Though the record is only comprised of three tracks, each listing is worth a few songs each, composed with crescendos and decrescendos, left and right turns, and occasionally short stretches of complete silence. There’s a sense that each track is a journey — what is it about Burial and subway rides that seems unavoidable? — each a self-contained story that doesn’t necessarily follow a single narrative path from start to finish. All three tracks have significant pauses, as if Burial is forcing you to take out an earbud and listen to something outside of this record for a second, and each time the track comes back it’s a relief. Not our stop. Burial hasn’t left us to try to decipher this quite yet.
Title track “Kindred,” which opens the album, starts with a needle drop that soon morphs into the soft rain and far-off thunderstorm that paint the melancholy of much of this album. The song pops and crackles, alive with the discordant ambiance of a rain-soaked city, until its fits and starts finally give way to the familiar future-garage clattering of a Burial beat. In many ways “Kindred” is a typical Burial track – particularly when you synthesize his early work with the more recent, longer collaborations he’s put out with Four Tet and Thom Yorke. But though it’s familiar, “Kindred” is far from ordinary. By the time its eleven and a half minutes have faded away, the seed has been planted. This EP is beautiful realism painted with a prodigy’s brush.
Kindred’s second track, “Loner,” kicks off with the spoken promise, “there’s something out there.” Separated into three parts, the track is a faster twirl around our sound city, riding a pulsing 4/4 beat and wild, swirling synths and trying to find what that something is. It’s a disorienting taxi ride filled with sirens; it’s a pounding pill-fueled headache; it’s a lonely kid looking at strangers at a rave. Where “Loner” really shines is in its sweet, minute-long epilogue – a near complete departure from its first six and a half minutes. As the first two segments of the track recede (accompanied by storm clouds), the din of the city is replaced by Kindred’s most moving vocal sample. “Hold on,” it tells us, while the pieces of a beat echo along with the remnants of vinyl raindrops and static thunder. A girl sings as a man walks slowly down an empty hallway. I won’t pretend to know what just happened.

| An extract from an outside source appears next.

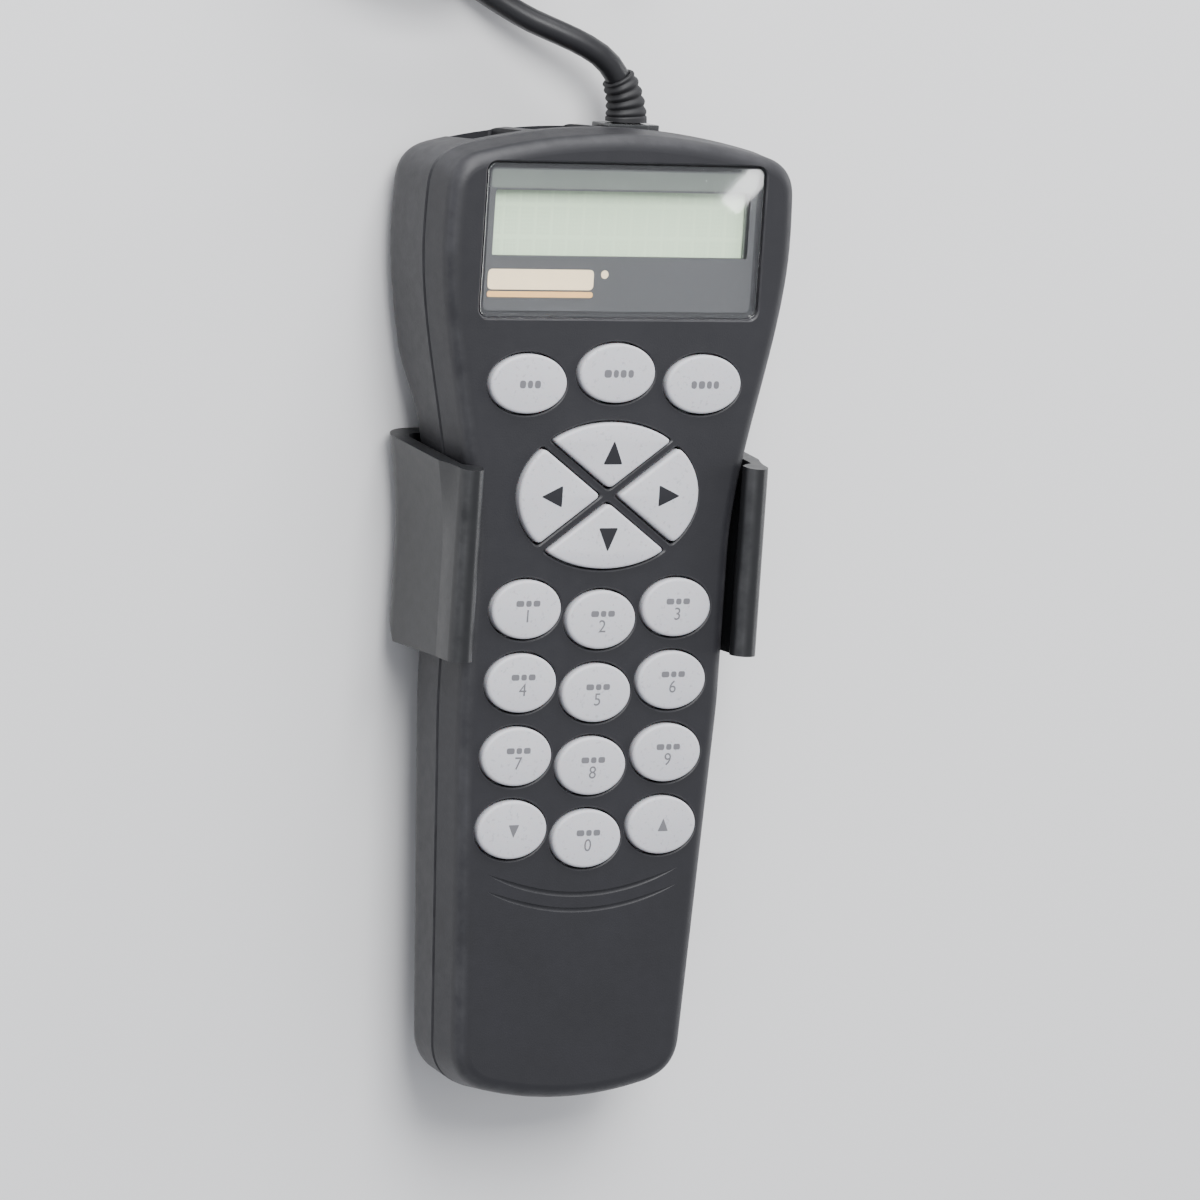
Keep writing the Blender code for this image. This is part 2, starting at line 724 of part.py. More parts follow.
def key_shapes():
    """(name, shape) of every key. Shape gives the key's loop, grown all round by its argument."""
    made = []

    def oval(name, centre, half, count):
        def shape(grow):
            return ellipse(centre, (half[0] + grow, half[1] + grow), count)

        made.append((name, shape))

    for column, side in (("left", -1), ("mid", 0), ("right", 1)):
        raised = TOP_KEY_RAISE if side == 0 else 0.0
        oval(f"key_{column}_top", (side * TOP_KEY_PITCH, along(TOP_KEY_AT) + raised), TOP_KEY, 18)
    for turn, name in enumerate(("key_right", "key_up", "key_left", "key_down")):
        made.append((name, lambda grow, turn=turn: pad_quarter(turn, grow)))
    for row in range(NUMBER_ROWS):
        for column, side in (("left", -1), ("mid", 0), ("right", 1)):
            drop = NUMBER_DROP if side == 0 else 0.0
            y = along(NUMBER_AT + NUMBER_ROW_PITCH * row) - drop
            oval(f"key_r{row + 1}_{column}", (side * NUMBER_COLUMN_PITCH, y), NUMBER_KEY, 18)
    return made


def middle_of(loop):
    return tuple(sum(p[i] for p in loop) / len(loop) for i in (0, 1))


def stem_ring(loop, radius, z):
    """A circle round the loop's middle, point for point with the loop."""
    middle = middle_of(loop)
    return [(*step_towards(middle, point, radius), z) for point in loop]


def key(name, shape, rubber):
    """A cap through the face, a flange that keeps it in and a stem that ends above the board."""
    cap = shape(0.0)
    flange = shape(KEY_LIP)
    flange_top = CEILING_Z - GAP
    flange_bottom = flange_top - KEY_FLANGE
    rings = [
        stem_ring(cap, STEM_RADIUS, BOARD_TOP + GAP + KEY_TRAVEL),
        stem_ring(cap, STEM_RADIUS, flange_bottom),
        at_level(flange, flange_bottom),
        at_level(flange, flange_top),
        at_level(cap, flange_top),
        at_level(cap, FACE_Z + KEY_PROUD - KEY_DOME),
        at_level(shape(-KEY_DOME), FACE_Z + KEY_PROUD),
    ]
    origin = Vector((*middle_of(cap), FACE_Z))
    rings = [[Vector(point) - origin for point in ring] for ring in rings]
    made = loft(name, rings, rubber)
    made.location = origin
    shade_round(made)
    return made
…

“Loner,” aided by its angelically wistful ending, has the remarkable effect of producing a vaccum when it finally leaves for good. The track’s final seconds are among the loneliest on this overcast release. Perhaps that’s why “Ashtray Wasp” so easily shakes me to my core. The track, by far Burial’s most impressive to date, is twelve minutes of having your breath taken away. “This is good,” I thought during “Kindred.” “Loner” made it great. “Ashtray Wasp” makes it transcendent.

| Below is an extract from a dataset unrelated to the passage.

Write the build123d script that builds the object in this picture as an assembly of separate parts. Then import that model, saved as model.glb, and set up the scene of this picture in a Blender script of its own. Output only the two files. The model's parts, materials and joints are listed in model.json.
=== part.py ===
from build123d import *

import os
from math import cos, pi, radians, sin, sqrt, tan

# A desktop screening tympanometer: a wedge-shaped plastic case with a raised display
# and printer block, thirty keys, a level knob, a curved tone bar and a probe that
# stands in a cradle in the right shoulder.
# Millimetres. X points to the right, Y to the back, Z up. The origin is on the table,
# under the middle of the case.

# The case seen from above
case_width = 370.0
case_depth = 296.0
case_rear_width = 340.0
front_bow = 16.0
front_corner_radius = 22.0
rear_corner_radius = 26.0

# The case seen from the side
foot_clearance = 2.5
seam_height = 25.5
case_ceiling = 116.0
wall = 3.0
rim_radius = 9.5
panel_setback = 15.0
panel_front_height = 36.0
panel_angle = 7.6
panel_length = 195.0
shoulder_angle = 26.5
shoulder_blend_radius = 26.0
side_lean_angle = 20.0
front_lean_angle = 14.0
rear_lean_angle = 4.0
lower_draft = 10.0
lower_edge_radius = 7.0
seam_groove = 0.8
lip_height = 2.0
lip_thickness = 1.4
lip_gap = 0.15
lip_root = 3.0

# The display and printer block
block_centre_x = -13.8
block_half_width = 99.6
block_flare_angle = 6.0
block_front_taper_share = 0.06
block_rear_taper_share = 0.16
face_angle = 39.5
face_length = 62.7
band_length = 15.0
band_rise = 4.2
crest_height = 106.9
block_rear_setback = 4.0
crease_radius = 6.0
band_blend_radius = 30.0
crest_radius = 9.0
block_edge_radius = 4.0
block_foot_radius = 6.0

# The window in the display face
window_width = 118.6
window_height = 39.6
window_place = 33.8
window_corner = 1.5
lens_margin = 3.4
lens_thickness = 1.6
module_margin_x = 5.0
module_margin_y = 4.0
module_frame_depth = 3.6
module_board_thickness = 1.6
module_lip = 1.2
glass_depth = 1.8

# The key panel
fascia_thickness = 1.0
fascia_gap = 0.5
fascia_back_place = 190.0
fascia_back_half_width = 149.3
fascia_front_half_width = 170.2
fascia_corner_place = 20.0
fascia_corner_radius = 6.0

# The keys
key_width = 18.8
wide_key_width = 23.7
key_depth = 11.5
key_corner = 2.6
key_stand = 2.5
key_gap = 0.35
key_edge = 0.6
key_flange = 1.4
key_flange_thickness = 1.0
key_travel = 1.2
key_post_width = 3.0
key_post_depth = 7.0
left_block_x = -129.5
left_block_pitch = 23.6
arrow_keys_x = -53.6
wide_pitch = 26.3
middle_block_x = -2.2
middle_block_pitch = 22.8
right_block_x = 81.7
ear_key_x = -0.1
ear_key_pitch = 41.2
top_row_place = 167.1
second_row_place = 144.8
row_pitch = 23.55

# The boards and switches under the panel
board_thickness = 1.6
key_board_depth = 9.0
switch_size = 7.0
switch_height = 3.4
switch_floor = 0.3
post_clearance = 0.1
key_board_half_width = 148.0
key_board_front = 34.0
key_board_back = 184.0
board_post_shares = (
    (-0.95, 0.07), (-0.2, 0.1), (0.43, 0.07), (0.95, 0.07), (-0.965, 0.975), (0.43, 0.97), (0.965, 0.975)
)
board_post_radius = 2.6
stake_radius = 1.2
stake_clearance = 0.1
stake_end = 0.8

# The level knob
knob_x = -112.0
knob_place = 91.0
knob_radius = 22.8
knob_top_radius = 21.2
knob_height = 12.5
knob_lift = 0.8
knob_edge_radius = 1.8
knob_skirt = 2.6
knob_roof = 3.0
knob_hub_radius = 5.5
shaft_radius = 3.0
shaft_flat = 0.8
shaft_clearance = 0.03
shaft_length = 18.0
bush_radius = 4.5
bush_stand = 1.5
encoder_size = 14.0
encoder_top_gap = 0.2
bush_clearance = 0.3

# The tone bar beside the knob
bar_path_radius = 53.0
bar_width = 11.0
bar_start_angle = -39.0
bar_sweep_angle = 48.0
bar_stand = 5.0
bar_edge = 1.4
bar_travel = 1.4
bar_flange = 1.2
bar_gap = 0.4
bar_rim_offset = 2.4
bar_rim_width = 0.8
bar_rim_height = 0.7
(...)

It’s as if Kindred is a cloud gathering static energy throughout its first twenty minutes, only to finally explode into lightning sparks on “Ashtray Wasp.” Like it’s predecessors, the track moves in and out, with beats surfacing, submerging, surfacing again. The vocal samples – less adulterated here – are more distinguishable but no less otherworldly. There’s a pitch-shifting section at 9:45 that is simultaneously beautiful and bone-chilling. And there’s an overwhelming feeling that, try as you might, you can’t escape this disorienting spiral. Burial transports you to a gloomy city not too dissimilar from the world outside our doors, and he does it with fleeting memories tied to a metronome that never stops moving forward. That is what makes this EP so fantastic. Burial pins down the unsettling elements of everyday urban life — the anonymity, the disorienting movement, the shared loneliness — and communicates them, nearly wordlessly, in a way that makes them seem simultaneously familiar and foreboding. This might not be my life, this journey captured on record. But I recognize it.